Task goal: Set down, exactly as they appear, the lines from the line holding "Turn this picture" through the line holding "# the mixer", inclusive; output nothing outside that range.

◆ ◆ ◆

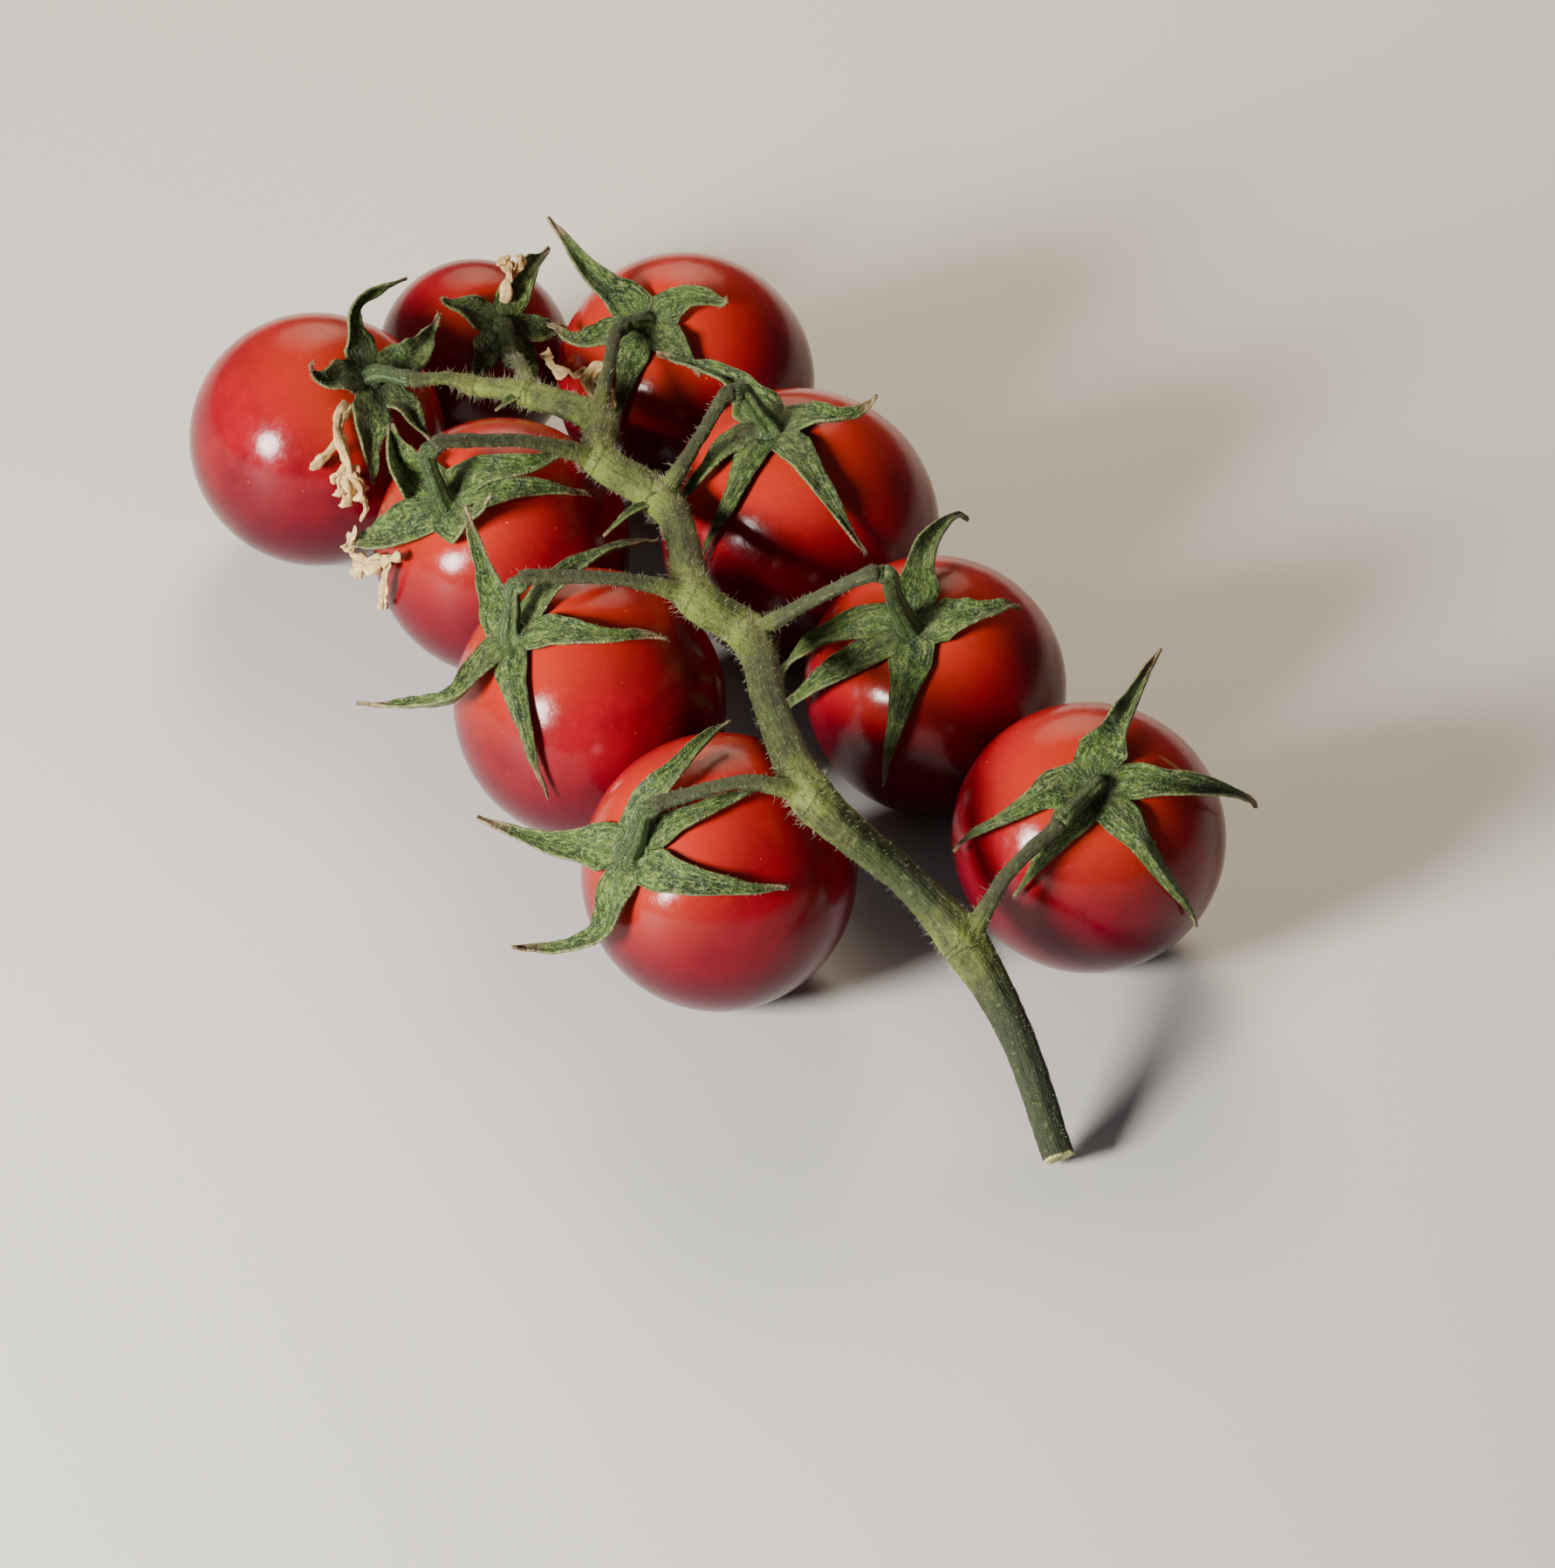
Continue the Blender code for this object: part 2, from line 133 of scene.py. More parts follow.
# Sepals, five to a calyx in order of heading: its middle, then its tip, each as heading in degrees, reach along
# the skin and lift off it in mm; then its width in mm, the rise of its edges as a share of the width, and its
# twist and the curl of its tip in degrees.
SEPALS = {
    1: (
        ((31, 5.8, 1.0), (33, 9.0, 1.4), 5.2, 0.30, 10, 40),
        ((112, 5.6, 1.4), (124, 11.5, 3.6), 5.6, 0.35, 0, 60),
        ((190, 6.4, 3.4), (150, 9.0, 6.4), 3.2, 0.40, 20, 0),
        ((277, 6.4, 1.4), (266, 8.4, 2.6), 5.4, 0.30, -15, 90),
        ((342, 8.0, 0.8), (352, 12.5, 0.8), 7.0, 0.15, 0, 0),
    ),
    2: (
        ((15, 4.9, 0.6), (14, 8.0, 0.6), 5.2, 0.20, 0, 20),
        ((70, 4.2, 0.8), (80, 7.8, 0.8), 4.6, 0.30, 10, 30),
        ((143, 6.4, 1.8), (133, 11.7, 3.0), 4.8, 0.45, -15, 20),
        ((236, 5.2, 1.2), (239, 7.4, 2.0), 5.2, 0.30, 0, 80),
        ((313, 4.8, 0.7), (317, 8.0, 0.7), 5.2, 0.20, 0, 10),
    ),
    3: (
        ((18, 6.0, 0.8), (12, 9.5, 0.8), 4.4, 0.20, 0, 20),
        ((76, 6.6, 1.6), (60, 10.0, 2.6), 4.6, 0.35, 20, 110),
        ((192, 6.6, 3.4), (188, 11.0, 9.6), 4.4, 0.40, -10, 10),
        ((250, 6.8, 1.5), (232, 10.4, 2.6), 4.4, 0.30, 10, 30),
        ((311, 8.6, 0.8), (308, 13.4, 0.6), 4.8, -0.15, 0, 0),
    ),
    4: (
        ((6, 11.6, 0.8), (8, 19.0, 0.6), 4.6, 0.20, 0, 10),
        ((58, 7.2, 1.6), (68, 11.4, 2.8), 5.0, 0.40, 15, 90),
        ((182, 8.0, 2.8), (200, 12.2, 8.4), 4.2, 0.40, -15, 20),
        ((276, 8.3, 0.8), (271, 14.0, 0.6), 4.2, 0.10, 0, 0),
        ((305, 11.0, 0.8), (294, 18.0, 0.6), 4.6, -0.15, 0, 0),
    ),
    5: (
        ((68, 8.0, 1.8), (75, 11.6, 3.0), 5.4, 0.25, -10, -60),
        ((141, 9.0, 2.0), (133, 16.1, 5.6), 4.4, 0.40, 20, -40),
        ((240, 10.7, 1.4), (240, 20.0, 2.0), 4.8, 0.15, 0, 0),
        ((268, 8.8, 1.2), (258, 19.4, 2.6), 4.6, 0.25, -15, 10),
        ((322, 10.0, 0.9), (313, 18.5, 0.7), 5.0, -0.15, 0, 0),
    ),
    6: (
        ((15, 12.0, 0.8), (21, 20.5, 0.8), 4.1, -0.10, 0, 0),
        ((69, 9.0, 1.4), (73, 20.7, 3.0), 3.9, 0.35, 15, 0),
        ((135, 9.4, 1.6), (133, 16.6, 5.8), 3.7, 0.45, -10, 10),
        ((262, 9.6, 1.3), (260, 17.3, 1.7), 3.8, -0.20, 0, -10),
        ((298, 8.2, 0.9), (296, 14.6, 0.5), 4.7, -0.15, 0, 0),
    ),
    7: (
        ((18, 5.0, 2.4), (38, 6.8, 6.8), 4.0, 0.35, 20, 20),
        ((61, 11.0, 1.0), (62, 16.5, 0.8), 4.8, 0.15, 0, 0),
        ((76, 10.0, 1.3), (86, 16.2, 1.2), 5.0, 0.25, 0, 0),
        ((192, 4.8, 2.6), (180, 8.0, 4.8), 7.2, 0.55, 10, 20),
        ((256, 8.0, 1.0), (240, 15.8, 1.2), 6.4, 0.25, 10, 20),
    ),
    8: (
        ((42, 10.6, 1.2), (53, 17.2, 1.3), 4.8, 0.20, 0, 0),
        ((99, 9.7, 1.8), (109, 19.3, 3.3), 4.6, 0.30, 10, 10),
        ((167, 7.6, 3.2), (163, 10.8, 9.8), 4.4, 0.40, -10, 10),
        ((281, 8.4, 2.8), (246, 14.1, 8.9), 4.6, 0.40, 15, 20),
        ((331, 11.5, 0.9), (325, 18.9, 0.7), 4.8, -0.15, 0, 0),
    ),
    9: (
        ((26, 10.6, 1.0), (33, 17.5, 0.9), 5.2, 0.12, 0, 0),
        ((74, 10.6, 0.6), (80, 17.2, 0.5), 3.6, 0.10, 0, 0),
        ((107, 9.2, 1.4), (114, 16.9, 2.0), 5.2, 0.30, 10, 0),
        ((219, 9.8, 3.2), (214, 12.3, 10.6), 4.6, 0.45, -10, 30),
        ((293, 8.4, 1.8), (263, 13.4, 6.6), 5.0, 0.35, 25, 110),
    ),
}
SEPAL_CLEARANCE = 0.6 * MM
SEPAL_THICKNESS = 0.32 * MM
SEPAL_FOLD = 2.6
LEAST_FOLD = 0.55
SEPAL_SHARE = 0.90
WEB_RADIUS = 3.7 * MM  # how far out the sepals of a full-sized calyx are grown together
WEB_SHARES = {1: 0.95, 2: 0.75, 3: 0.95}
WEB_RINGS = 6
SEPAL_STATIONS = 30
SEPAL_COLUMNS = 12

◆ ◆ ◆

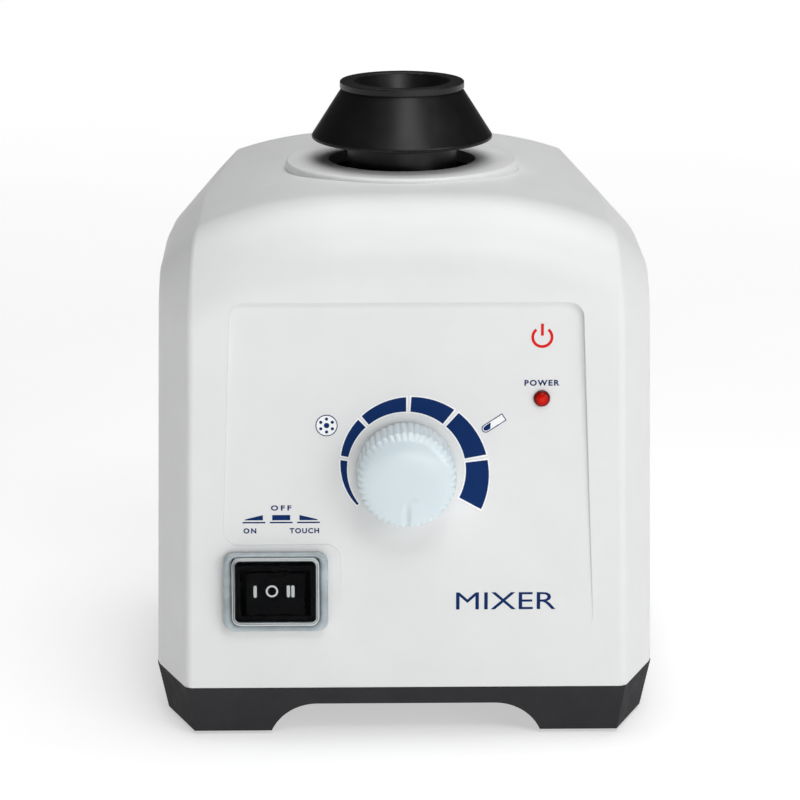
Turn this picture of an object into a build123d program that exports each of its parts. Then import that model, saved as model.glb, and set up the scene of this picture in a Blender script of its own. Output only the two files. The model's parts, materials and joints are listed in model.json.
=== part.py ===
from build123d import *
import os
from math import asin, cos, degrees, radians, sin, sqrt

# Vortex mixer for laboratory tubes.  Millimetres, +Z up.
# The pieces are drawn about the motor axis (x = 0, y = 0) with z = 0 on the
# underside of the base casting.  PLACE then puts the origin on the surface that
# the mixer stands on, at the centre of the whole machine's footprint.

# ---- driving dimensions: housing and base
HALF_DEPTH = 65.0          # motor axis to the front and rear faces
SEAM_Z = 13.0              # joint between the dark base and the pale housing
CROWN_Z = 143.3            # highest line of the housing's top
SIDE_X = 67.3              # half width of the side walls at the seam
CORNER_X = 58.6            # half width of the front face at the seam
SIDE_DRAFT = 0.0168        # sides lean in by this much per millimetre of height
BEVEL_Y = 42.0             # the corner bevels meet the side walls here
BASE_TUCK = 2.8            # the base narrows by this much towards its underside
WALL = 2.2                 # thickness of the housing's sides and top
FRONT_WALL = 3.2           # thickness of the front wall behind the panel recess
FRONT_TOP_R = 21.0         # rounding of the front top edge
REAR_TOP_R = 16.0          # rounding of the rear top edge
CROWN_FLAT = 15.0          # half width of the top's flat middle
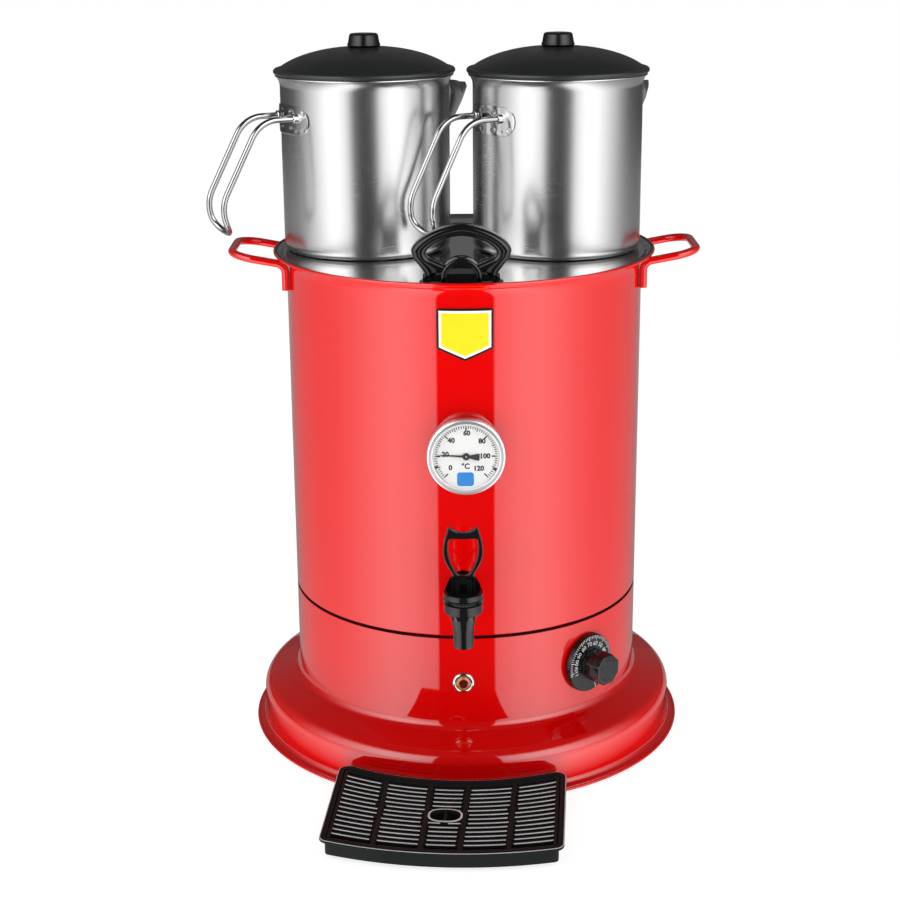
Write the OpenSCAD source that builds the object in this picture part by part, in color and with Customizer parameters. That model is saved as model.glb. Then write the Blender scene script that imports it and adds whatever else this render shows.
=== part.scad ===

◆ ◆ ◆

Exercise result:
Turn this picture of an object into a build123d program that exports each of its parts. Then import that model, saved as model.glb, and set up the scene of this picture in a Blender script of its own. Output only the two files. The model's parts, materials and joints are listed in model.json.
=== part.py ===
from build123d import *
import os
from math import asin, cos, degrees, radians, sin, sqrt

# Vortex mixer for laboratory tubes.  Millimetres, +Z up.
# The pieces are drawn about the motor axis (x = 0, y = 0) with z = 0 on the
# underside of the base casting.  PLACE then puts the origin on the surface that
# the mixer stands on, at the centre of the whole machine's footprint.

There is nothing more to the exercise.